══ Supplied entries ══

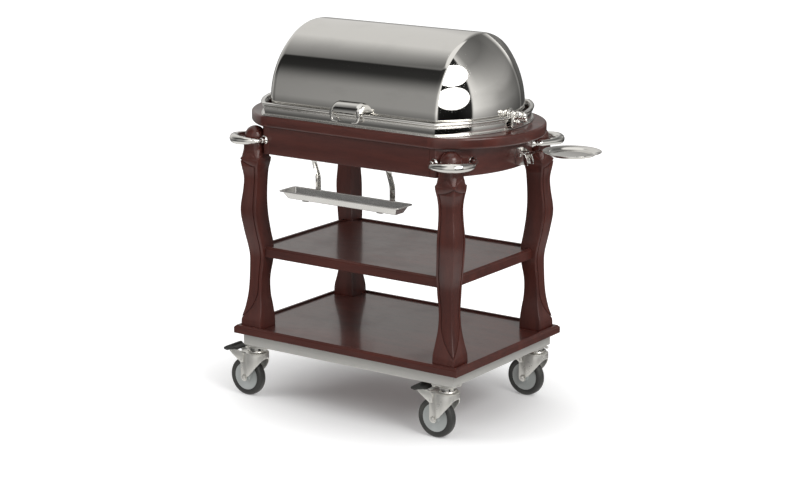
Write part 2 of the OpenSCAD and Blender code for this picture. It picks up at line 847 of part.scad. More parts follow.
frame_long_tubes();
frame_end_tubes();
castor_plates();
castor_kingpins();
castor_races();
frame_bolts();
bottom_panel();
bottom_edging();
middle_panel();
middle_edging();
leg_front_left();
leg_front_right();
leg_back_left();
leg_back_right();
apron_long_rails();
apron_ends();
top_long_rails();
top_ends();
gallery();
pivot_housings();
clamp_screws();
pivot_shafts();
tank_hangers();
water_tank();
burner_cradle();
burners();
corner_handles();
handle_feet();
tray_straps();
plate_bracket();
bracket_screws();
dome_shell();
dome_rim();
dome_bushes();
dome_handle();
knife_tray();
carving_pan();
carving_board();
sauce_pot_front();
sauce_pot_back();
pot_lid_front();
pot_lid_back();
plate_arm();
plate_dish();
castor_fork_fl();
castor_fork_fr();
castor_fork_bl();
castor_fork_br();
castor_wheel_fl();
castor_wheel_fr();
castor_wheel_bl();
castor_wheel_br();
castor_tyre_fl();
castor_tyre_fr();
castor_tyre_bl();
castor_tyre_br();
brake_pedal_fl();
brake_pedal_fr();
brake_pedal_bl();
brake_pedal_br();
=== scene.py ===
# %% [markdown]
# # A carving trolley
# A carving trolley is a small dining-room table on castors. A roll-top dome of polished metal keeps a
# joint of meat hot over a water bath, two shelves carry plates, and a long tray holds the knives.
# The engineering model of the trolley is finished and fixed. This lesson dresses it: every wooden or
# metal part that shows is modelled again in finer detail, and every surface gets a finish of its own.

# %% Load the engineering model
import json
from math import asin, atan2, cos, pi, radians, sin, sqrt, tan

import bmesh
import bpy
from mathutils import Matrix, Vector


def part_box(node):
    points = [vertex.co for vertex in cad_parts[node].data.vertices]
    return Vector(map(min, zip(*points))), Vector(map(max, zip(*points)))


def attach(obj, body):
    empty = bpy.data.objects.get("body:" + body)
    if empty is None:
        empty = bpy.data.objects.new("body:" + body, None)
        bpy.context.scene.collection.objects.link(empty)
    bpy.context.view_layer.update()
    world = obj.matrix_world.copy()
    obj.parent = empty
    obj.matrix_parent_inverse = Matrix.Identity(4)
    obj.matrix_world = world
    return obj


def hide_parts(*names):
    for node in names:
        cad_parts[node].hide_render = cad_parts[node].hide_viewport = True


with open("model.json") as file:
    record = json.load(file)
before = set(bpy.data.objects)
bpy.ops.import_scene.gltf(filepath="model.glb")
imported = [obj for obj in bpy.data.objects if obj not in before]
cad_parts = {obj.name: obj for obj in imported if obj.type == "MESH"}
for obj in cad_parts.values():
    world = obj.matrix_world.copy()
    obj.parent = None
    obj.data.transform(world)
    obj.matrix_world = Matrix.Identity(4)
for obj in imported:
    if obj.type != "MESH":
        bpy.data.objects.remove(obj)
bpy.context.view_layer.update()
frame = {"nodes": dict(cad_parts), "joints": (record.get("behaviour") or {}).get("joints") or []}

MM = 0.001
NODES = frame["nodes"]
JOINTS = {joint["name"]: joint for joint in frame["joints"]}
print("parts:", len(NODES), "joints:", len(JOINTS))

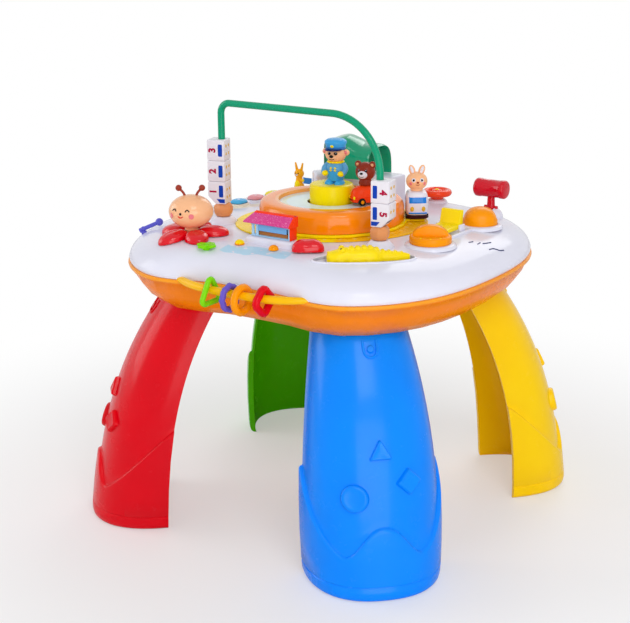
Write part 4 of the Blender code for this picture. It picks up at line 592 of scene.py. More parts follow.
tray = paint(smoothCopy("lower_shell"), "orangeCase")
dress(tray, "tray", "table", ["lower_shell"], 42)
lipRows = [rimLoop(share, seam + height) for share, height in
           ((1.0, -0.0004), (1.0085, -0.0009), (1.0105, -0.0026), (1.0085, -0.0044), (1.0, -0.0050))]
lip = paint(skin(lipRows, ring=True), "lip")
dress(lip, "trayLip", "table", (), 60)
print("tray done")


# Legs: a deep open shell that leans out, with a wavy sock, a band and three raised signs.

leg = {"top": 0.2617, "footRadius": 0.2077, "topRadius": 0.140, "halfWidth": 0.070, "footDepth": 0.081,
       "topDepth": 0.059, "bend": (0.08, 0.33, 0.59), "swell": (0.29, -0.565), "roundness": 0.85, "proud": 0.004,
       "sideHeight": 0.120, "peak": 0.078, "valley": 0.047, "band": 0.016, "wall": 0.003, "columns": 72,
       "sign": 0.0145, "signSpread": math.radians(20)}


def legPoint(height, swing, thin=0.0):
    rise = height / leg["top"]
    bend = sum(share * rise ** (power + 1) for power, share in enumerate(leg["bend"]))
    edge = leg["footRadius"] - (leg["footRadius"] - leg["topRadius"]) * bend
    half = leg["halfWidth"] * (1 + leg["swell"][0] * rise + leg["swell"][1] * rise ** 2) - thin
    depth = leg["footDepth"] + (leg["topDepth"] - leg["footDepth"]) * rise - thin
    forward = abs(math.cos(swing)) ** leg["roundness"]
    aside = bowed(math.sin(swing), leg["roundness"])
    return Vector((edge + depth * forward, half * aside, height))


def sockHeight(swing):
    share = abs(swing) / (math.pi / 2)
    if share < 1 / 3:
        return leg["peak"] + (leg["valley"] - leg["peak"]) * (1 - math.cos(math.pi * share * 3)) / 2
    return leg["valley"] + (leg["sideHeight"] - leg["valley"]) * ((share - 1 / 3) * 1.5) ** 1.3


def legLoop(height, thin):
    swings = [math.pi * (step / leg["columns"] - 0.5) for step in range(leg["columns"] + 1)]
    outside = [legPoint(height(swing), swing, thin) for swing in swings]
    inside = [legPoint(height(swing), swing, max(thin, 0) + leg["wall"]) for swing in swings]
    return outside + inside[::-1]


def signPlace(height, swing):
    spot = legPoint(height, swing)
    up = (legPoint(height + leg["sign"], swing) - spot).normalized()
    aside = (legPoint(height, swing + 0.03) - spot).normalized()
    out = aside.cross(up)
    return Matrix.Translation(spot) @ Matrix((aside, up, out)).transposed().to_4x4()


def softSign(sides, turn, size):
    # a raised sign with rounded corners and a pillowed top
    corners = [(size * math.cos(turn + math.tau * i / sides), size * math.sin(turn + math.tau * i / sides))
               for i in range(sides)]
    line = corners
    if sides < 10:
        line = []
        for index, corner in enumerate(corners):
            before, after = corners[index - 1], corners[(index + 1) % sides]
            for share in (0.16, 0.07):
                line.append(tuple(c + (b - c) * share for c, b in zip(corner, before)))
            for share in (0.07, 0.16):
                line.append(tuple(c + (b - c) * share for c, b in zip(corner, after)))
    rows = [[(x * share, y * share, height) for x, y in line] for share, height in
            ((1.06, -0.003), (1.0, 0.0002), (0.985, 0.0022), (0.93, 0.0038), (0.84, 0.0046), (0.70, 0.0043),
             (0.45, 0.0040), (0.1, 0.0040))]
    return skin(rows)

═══

● Your objective: Each line of the listing should be copied exactly.

● Solution:
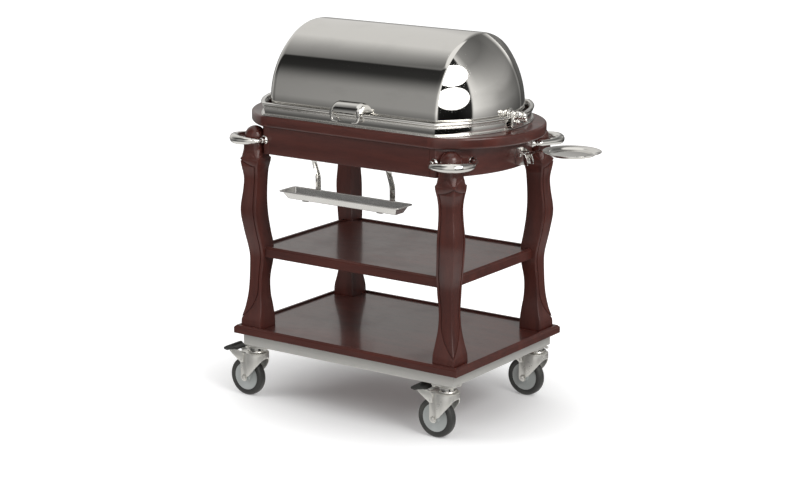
Write part 2 of the OpenSCAD and Blender code for this picture. It picks up at line 847 of part.scad. More parts follow.
frame_long_tubes();
frame_end_tubes();
castor_plates();
castor_kingpins();
castor_races();
frame_bolts();
bottom_panel();
bottom_edging();
middle_panel();
middle_edging();
leg_front_left();
leg_front_right();
leg_back_left();
leg_back_right();
apron_long_rails();
apron_ends();
top_long_rails();
top_ends();
gallery();
pivot_housings();
clamp_screws();
pivot_shafts();
tank_hangers();
water_tank();
burner_cradle();
burners();
corner_handles();
handle_feet();
tray_straps();
plate_bracket();
bracket_screws();
dome_shell();
dome_rim();
dome_bushes();
dome_handle();
knife_tray();
carving_pan();
carving_board();
sauce_pot_front();
sauce_pot_back();
pot_lid_front();
pot_lid_back();
plate_arm();
plate_dish();
castor_fork_fl();
castor_fork_fr();
castor_fork_bl();
castor_fork_br();
castor_wheel_fl();
castor_wheel_fr();
castor_wheel_bl();
castor_wheel_br();
castor_tyre_fl();
castor_tyre_fr();
castor_tyre_bl();
castor_tyre_br();
brake_pedal_fl();
brake_pedal_fr();
brake_pedal_bl();
brake_pedal_br();
=== scene.py ===
# %% [markdown]
# # A carving trolley
# A carving trolley is a small dining-room table on castors. A roll-top dome of polished metal keeps a
# joint of meat hot over a water bath, two shelves carry plates, and a long tray holds the knives.
# The engineering model of the trolley is finished and fixed. This lesson dresses it: every wooden or
# metal part that shows is modelled again in finer detail, and every surface gets a finish of its own.

# %% Load the engineering model
import json
from math import asin, atan2, cos, pi, radians, sin, sqrt, tan

import bmesh
import bpy
from mathutils import Matrix, Vector


def part_box(node):
    points = [vertex.co for vertex in cad_parts[node].data.vertices]
    return Vector(map(min, zip(*points))), Vector(map(max, zip(*points)))


def attach(obj, body):
    empty = bpy.data.objects.get("body:" + body)
    if empty is None:
        empty = bpy.data.objects.new("body:" + body, None)
        bpy.context.scene.collection.objects.link(empty)
    bpy.context.view_layer.update()
    world = obj.matrix_world.copy()
    obj.parent = empty
    obj.matrix_parent_inverse = Matrix.Identity(4)
    obj.matrix_world = world
    return obj


def hide_parts(*names):
    for node in names:
        cad_parts[node].hide_render = cad_parts[node].hide_viewport = True


with open("model.json") as file:
    record = json.load(file)
before = set(bpy.data.objects)
bpy.ops.import_scene.gltf(filepath="model.glb")
imported = [obj for obj in bpy.data.objects if obj not in before]
cad_parts = {obj.name: obj for obj in imported if obj.type == "MESH"}
for obj in cad_parts.values():
    world = obj.matrix_world.copy()
    obj.parent = None
    obj.data.transform(world)
    obj.matrix_world = Matrix.Identity(4)
for obj in imported:
    if obj.type != "MESH":
        bpy.data.objects.remove(obj)
bpy.context.view_layer.update()
frame = {"nodes": dict(cad_parts), "joints": (record.get("behaviour") or {}).get("joints") or []}

MM = 0.001
NODES = frame["nodes"]
JOINTS = {joint["name"]: joint for joint in frame["joints"]}
print("parts:", len(NODES), "joints:", len(JOINTS))

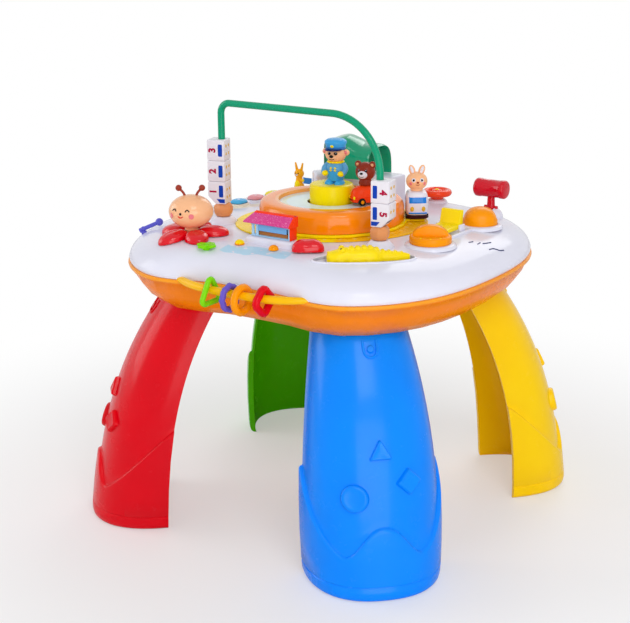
Write part 4 of the Blender code for this picture. It picks up at line 592 of scene.py. More parts follow.
tray = paint(smoothCopy("lower_shell"), "orangeCase")
dress(tray, "tray", "table", ["lower_shell"], 42)
lipRows = [rimLoop(share, seam + height) for share, height in
           ((1.0, -0.0004), (1.0085, -0.0009), (1.0105, -0.0026), (1.0085, -0.0044), (1.0, -0.0050))]
lip = paint(skin(lipRows, ring=True), "lip")
dress(lip, "trayLip", "table", (), 60)
print("tray done")


# Legs: a deep open shell that leans out, with a wavy sock, a band and three raised signs.

leg = {"top": 0.2617, "footRadius": 0.2077, "topRadius": 0.140, "halfWidth": 0.070, "footDepth": 0.081,
       "topDepth": 0.059, "bend": (0.08, 0.33, 0.59), "swell": (0.29, -0.565), "roundness": 0.85, "proud": 0.004,
       "sideHeight": 0.120, "peak": 0.078, "valley": 0.047, "band": 0.016, "wall": 0.003, "columns": 72,
       "sign": 0.0145, "signSpread": math.radians(20)}


def legPoint(height, swing, thin=0.0):
    rise = height / leg["top"]
    bend = sum(share * rise ** (power + 1) for power, share in enumerate(leg["bend"]))
    edge = leg["footRadius"] - (leg["footRadius"] - leg["topRadius"]) * bend
    half = leg["halfWidth"] * (1 + leg["swell"][0] * rise + leg["swell"][1] * rise ** 2) - thin
    depth = leg["footDepth"] + (leg["topDepth"] - leg["footDepth"]) * rise - thin
    forward = abs(math.cos(swing)) ** leg["roundness"]
    aside = bowed(math.sin(swing), leg["roundness"])
    return Vector((edge + depth * forward, half * aside, height))


def sockHeight(swing):
    share = abs(swing) / (math.pi / 2)
    if share < 1 / 3:
        return leg["peak"] + (leg["valley"] - leg["peak"]) * (1 - math.cos(math.pi * share * 3)) / 2
    return leg["valley"] + (leg["sideHeight"] - leg["valley"]) * ((share - 1 / 3) * 1.5) ** 1.3


def legLoop(height, thin):
    swings = [math.pi * (step / leg["columns"] - 0.5) for step in range(leg["columns"] + 1)]
    outside = [legPoint(height(swing), swing, thin) for swing in swings]
    inside = [legPoint(height(swing), swing, max(thin, 0) + leg["wall"]) for swing in swings]
    return outside + inside[::-1]


def signPlace(height, swing):
    spot = legPoint(height, swing)
    up = (legPoint(height + leg["sign"], swing) - spot).normalized()
    aside = (legPoint(height, swing + 0.03) - spot).normalized()
    out = aside.cross(up)
    return Matrix.Translation(spot) @ Matrix((aside, up, out)).transposed().to_4x4()


def softSign(sides, turn, size):
    # a raised sign with rounded corners and a pillowed top
    corners = [(size * math.cos(turn + math.tau * i / sides), size * math.sin(turn + math.tau * i / sides))
               for i in range(sides)]
    line = corners
    if sides < 10:
        line = []
        for index, corner in enumerate(corners):
            before, after = corners[index - 1], corners[(index + 1) % sides]
            for share in (0.16, 0.07):
                line.append(tuple(c + (b - c) * share for c, b in zip(corner, before)))
            for share in (0.07, 0.16):
                line.append(tuple(c + (b - c) * share for c, b in zip(corner, after)))
    rows = [[(x * share, y * share, height) for x, y in line] for share, height in
            ((1.06, -0.003), (1.0, 0.0002), (0.985, 0.0022), (0.93, 0.0038), (0.84, 0.0046), (0.70, 0.0043),
             (0.45, 0.0040), (0.1, 0.0040))]
    return skin(rows)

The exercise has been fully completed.